Se faire poser une prothèse de hanche à Varsovie, consulter un cardiologue à Stockholm ou choisir ses lunettes à Rome en se faisant rembourser par l'assurance-maladie en France tient encore de l'exploit. Les multiples accords bilatéraux qui facilitent la libre circulation des biens et des personnes ne sont pas « des parcours de santé » et même si le patient européen est de plus en plus tenté par de multiples offres qui présentent aussi des bénéfices touristiques, se faire soigner dans n’importe quel pays de l'Union européenne en conservant tous ses droits n'est pas encore une réalité.
Cela est pourtant en bonne voie, puisque le Parlement européen vient d'adopter en première lecture un projet de directive qui offre la garantie d’un remboursement dans le pays d'origine, à une réserve près, les soins hospitaliers, qui nécessiteront encore une autorisation préalable. Un grand pas franchi, qui permet de mesurer les disparités qui subsistent, au premier rang desquelles ce qui touche aux droits concédés aux patients.
De multiples questions soulevées par l'institut Droit et Santé de l'université Paris-Descartes et la chaire santé de Sciences-Po à l'occasion d'un colloque qui a entre autres permis d’évoquer les avantages et des inconvénients des droits à la sécurité et à la qualité des soins au sein de l’Union. Anne Laude et Didier Tabuteau, codirecteurs de l'institut, soulignent l'avantage que la France a su prendre à travers de multiples initiatives dans le domaine de la recherche clinique et la sécurité des produits, avec, notamment, la mise en place des agences de sécurité sanitaire, dont l'Agence française du médicament, qui a ouvert la voie dès 1993.
Au stade des intentions.
Mais dans d'autres domaines, comme le droit des patients, on en est encore au stade des intentions.René Amalberti, conseiller de la mission Prospective Recherche au sein de la Haute Autorité de santé, reconnaît qu'aujourd'hui « rien n'est fait pour faciliter son développement tant au niveau politique qu'institutionnel ».
Les difficultés à instaurer une réglementation des produits cosmétiques ou bien encore la délicate transposition de la directive concernant la responsabilité des produits défectueux, qui a pris… 15 ans, laissent apercevoir les nombreux blocages qui perdurent.
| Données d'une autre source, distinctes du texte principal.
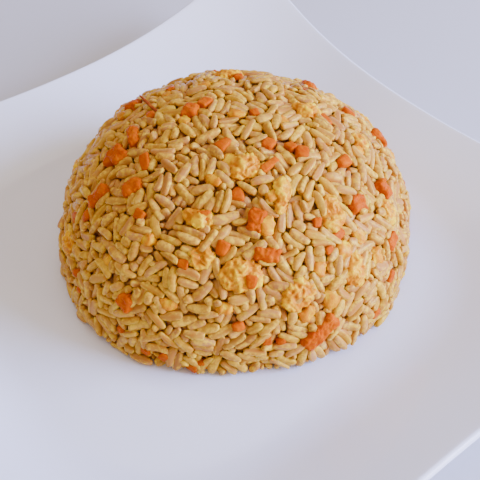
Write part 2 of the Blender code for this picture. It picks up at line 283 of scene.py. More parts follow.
def unevenness(points):
    """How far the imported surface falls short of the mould, in soft pits and lumps.

    Each wave turns by a radian over the length that it is divided by, in millimetres.
    """
    x, y, z = (points / MM).T
    wave = np.sin(x / 2.1 + y / 5.3) * np.sin(y / 2.4 - z / 4.1) * np.sin(z / 1.9 + x / 6.7)
    slow = np.sin(x / 4.9 - z / 7.3 + 1) * np.sin(y / 4.1 + z / 5.7)
    return UNEVENNESS * np.clip(0.05 + 0.8 * wave + 0.4 * slow, -0.45, 0.95)


def dome_point(azimuth, rise):
    """Points of the mould's surface at azimuths and rises from base to top, in radians."""
    radius = MOUND_RADIUS * np.cos(rise) ** (2 / SIDE_FULLNESS)
    radius = radius + swell_at(azimuth) * np.cos(rise) ** 2
    height = MOUND_HEIGHT * np.sin(rise) ** (2 / TOP_FULLNESS)
    return MOUND_CENTRE + np.stack([radius * np.cos(azimuth), radius * np.sin(azimuth), height], -1)


def camera_axes():
    ahead = (CAMERA_TARGET - CAMERA_PLACE).normalized()
    right = ahead.cross(Vector((0, 0, 1))).normalized()
    up = right.cross(ahead)
    tilted = right * math.cos(CAMERA_ROLL) + up * math.sin(CAMERA_ROLL)
    return tilted, tilted.cross(ahead), ahead


def seen_on_mound(px, py):
    """The point of the mould's surface that shows at a pixel of the photograph."""
    right, up, ahead = (np.array(axis) for axis in camera_axes())
    middle = PHOTO_SIZE / 2
    ray = ahead * FOCAL_PIXELS + right * (px - middle) - up * (py - middle)
    ray /= np.linalg.norm(ray)
    points = np.array(CAMERA_PLACE) + np.arange(*RAY_STEPS)[:, None] * ray
    depth, out = under_mould(points)
    depth[points[:, 2] < MOUND_CENTRE[2] + 1 * MM] = -1
    inside = depth > 0
    nearest = np.argmax(inside) if inside.any() else np.argmax(depth)
    return points[nearest] + out[nearest] * depth[nearest]


# Packing the grains

def close_pairs(points, reach, owner):
    """Pairs of beads of different pieces that are nearer than reach."""
    cells = np.floor(points / reach).astype(np.int64)
    cells -= cells.min(0) - 1
    wide = cells.max(0) + 2
    key = (cells[:, 0] * wide[1] + cells[:, 1]) * wide[2] + cells[:, 2]
    order = np.argsort(key, kind="stable")
    ordered = key[order]
    found = []
    for dx in (0, 1):
        for dy in (-1, 0, 1):
            for dz in (-1, 0, 1):
                if dx == 0 and (dy, dz) < (0, 0):
                    continue
                target = key + (dx * wide[1] + dy) * wide[2] + dz
                first = np.searchsorted(ordered, target, "left")
                count = np.searchsorted(ordered, target, "right") - first
                i = np.repeat(np.arange(len(points)), count)
                start = np.repeat(first - np.cumsum(count) + count, count)
                j = order[start + np.arange(len(i))]
                keep = owner[i] != owner[j]
                if dx == dy == dz == 0:
                    keep &= i < j
                i = i[keep]
                j = j[keep]
                near = ((points[i] - points[j]) ** 2).sum(1) < reach * reach
                found.append((i[near], j[near]))
    return np.concatenate([f[0] for f in found]), np.concatenate([f[1] for f in found])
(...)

Bien entendu, les 23 langues officielles ne facilitent pas les choses. Les fonctionnaires européens ne montreraient aussi « aucun zèle pour faire avancer ces situations », déplore le directeur général honoraire de la commission européenne, Fernand Sauer, qui estime que « la cour européenne de justice libère les citoyens dans cette course d'obstacles ». Un tiercé qui compte tout de même 497 millions de partants, auxquels rien ni personne ne recommande de réclamer quoi que ce soit en cas d'accident médical.
Pourtant, les recherches de responsabilité se multiplient, compte tenu des 8 % d'accidents sérieux. Les règles d'indemnisation restent encore très hétérogènes et source d'inégalités au sein de l'Union, explique Anne Laude. « Dans le labyrinthe des règles de droit international privé, on distingue désormais clairement les pays dans lesquels on cherche d'abord à savoir si le préjudice était évitable, et ceux qui abordent la question sous un angle plus judiciaire et tendent d'abord à apporter la preuve que les normes en vigueur ont été suivies. » Les cultures s'affrontent et doivent pourtant se conjuguer pour régler des préjudices réels et sérieux. Il n’est pas évident de prendre un avocat en France pour saisir un juge hongrois. C'est pourtant la bonne démarche, puisque le droit du pays où l'accident médical a lieu s'applique. La nouvelle directive prévoit aussi que l'État du lieu de traitement soit tenu d'assurer l'indemnisation du patient. C’est l’une des grandes avancées de ce texte qui permettra peut-être de régler les inextricables litiges liés au manque d'harmonisation des assurances en responsabilités civiles des 10 millions de professionnels de santé européens.